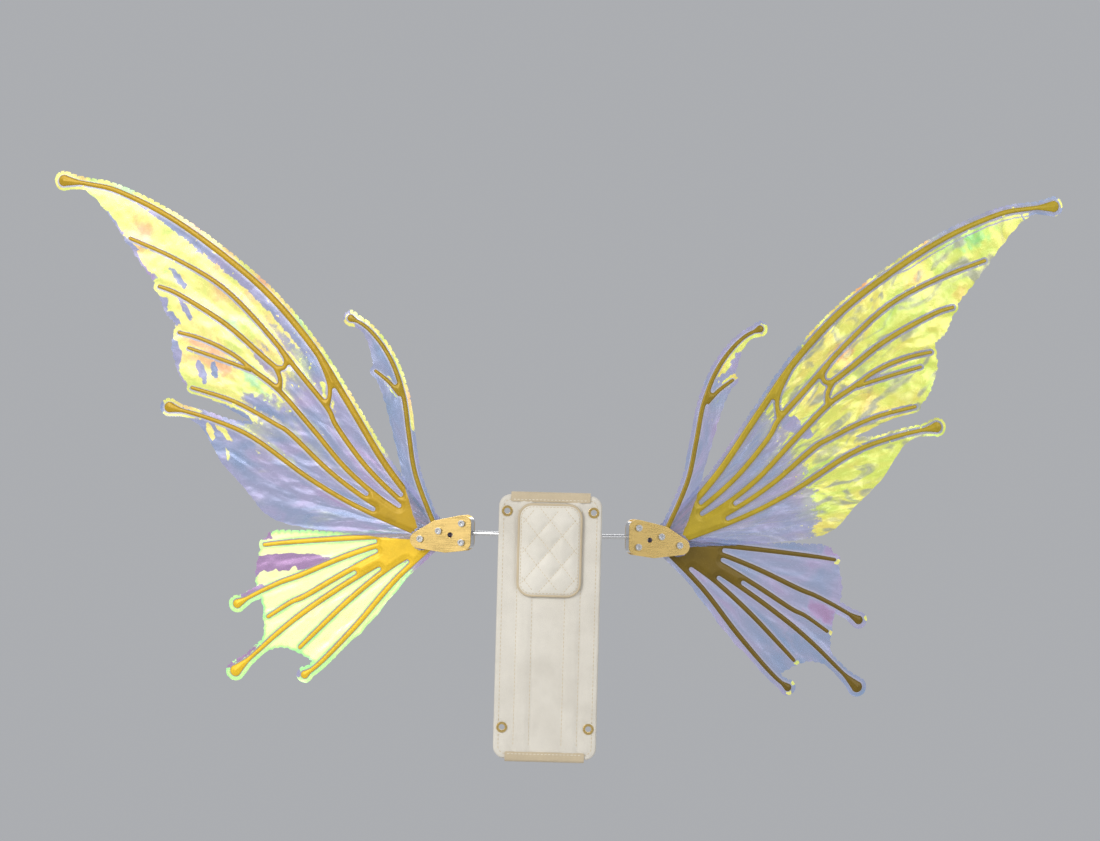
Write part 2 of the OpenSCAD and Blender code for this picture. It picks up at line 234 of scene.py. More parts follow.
def film_material(name, look):
    """Iridescent film: painted warm reflection with ragged borders, and clear lavender elsewhere.

    grain runs along and across the panes; the other attributes are the film's fields.
    """
    t = Tree(name)
    grain, painted_reflection = t.attribute("grain", "Vector"), t.attribute("painted_reflection")
    wide = t.swing(grain, 1.0, 4.0, 0.6, 0.5)
    fine = t.swing(t.stretched(grain, (3.4, 2.6, 1)), 1.7, 3.0, 0.6, 0.9)
    torn = t.add(t.times(wide, 1.1 * look["ragged"]), t.times(fine, 0.6 * look["ragged"]))
    warm = t.between(t.add(painted_reflection, torn), 0.5 - look["soft"], 0.5 + look["soft"])
    # the clear band under the leading vein, and the thin clear line beside every vein
    for gap, soft, wobble in (("band", 0.06, 1.1), ("gap", 0.16, 0.9)):
        near = t.add(t.attribute(gap), t.times(fine, wobble))
        warm = t.times(warm, t.between(near, 1 - soft, 1 + soft))
    # one thin clear crease below the leading vein
    crease = t.add(t.attribute("crease"), t.times(fine, 3.0))
    warm = t.times(warm, t.between(t.maths("ABSOLUTE", crease), 0.45, 0.8))
    # small painted glints of warm reflection just outside the warm areas
    painted_glints = t.between(t.noise(t.stretched(grain, (7, 5, 1)), 1.3, 1.0, 0.4), 0.7, 0.73)
    painted_glints = t.times(painted_glints, t.between(painted_reflection, 0.1, 0.26))
    warm = t.maths("MAXIMUM", warm, painted_glints)
    # painted reflection, peach to mint, with painted fold shadows and painted highlights
    cloud = t.swing(grain, 0.8, 3.0, 0.55, 0.9)
    tone = t.add(t.attribute("tone"), t.times(cloud, look["spread"]))
    warm_colour = t.ramp(tone, WARM[look["warm"]])
    fold_shade = t.noise(t.stretched(grain, (0.8, 1.15, 1)), 1.0, 2.0, 0.45, 1.9)
    fold_shade = t.between(fold_shade, 0.49, 0.68, 0.0, look["clear"])
    warm_colour = t.mix(fold_shade, warm_colour, (0.36, 0.38, 0.24))
    painted_highlight = t.noise(t.stretched(grain, (0.9, 1.0, 1)), 1.3, 2.0, 0.5, 1.4)
    painted_highlight = t.between(painted_highlight, 0.55, 0.72, 0.0, look["painted_highlight"])
    warm_colour = t.mix(painted_highlight, warm_colour, (1.0, 1.0, 0.4))
    # the clear colour: blue to violet, with a faint painted reflection close to the warm areas
    cool_tone = t.noise(t.stretched(grain, (0.7, 0.6, 1)), 0.9, 2.0, 0.5, 0.8)
    cool_colour = t.ramp(t.add(cool_tone, t.attribute("violet")), [
        (0.2, (0.1, 0.24, 0.52)), (0.42, (0.22, 0.28, 0.54)), (0.58, (0.34, 0.31, 0.6)),
        (0.8, (0.4, 0.22, 0.56)), (1.0, (0.36, 0.12, 0.42))])
    closeness = t.add(painted_reflection, t.times(cloud, 0.9))
    faint_reflection = t.between(closeness, 0.08, 0.52, 0.0, look["faint_reflection"])
    faint_reflection = t.times(faint_reflection, t.between(t.attribute("band"), 0.7, 1.8))
    faint_reflection_colour = t.mix(t.between(cloud, -0.1, 0.15), (0.6, 0.5, 0.46), (0.54, 0.62, 0.34))
    cool_colour = t.mix(faint_reflection, cool_colour, faint_reflection_colour)
    # the line beside a vein: a painted highlight on some panels and a painted shadow on others
    pale = t.between(t.attribute("gap"), 0.5, 1.5, 0.75, 0.0)
    cool_colour = t.mix(pale, cool_colour, look["line"])
    t.set(Base_Color=t.mix(warm, cool_colour, warm_colour))
    alpha = t.between(warm, 0.0, 1.0, 0.58, 0.96)
    t.set(Alpha=t.maths("SUBTRACT", alpha, t.times(fold_shade, 0.2)))
    t.set(Metallic=0.12, IOR=1.55, Specular_IOR_Level=0.6)
    t.set(Roughness=t.between(fine, -0.3, 0.3, 0.16, 0.34))
    t.set(Thin_Film_Thickness=420, Thin_Film_IOR=1.6)
    folds = t.noise(t.stretched(grain, (0.9, 0.9, 1)), 0.9, 1.5, 0.4, 1.0)
    ripple = t.times(t.noise(grain, 3.4, 2.0, 0.5, 0.6), 0.1)
    t.bump(t.add(folds, ripple), look["fold"], 0.006)
    return t.mat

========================

## WRITTEN REQUEST
Write out exactly, please, the lines beginning at the start of the material and ending with the line that holds "clear lavender elsewhere.", both included.

## THE ANSWER
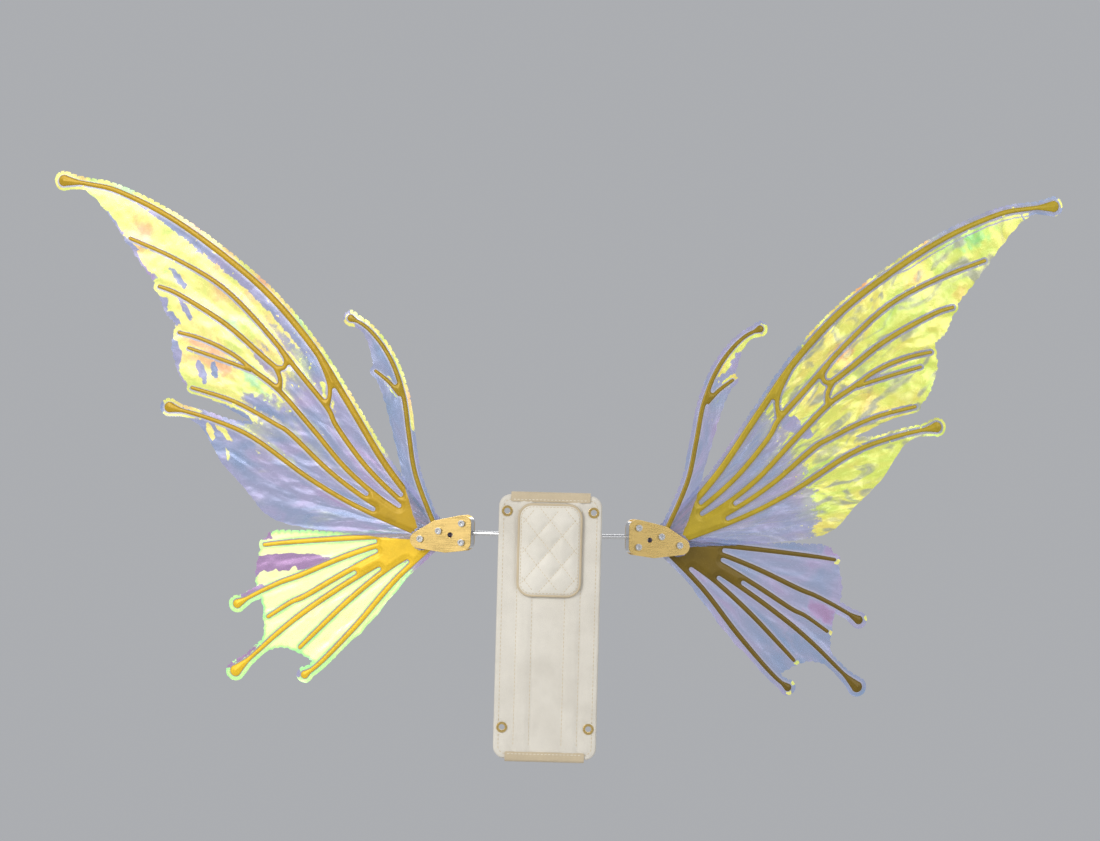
Write part 2 of the OpenSCAD and Blender code for this picture. It picks up at line 234 of scene.py. More parts follow.
def film_material(name, look):
    """Iridescent film: painted warm reflection with ragged borders, and clear lavender elsewhere.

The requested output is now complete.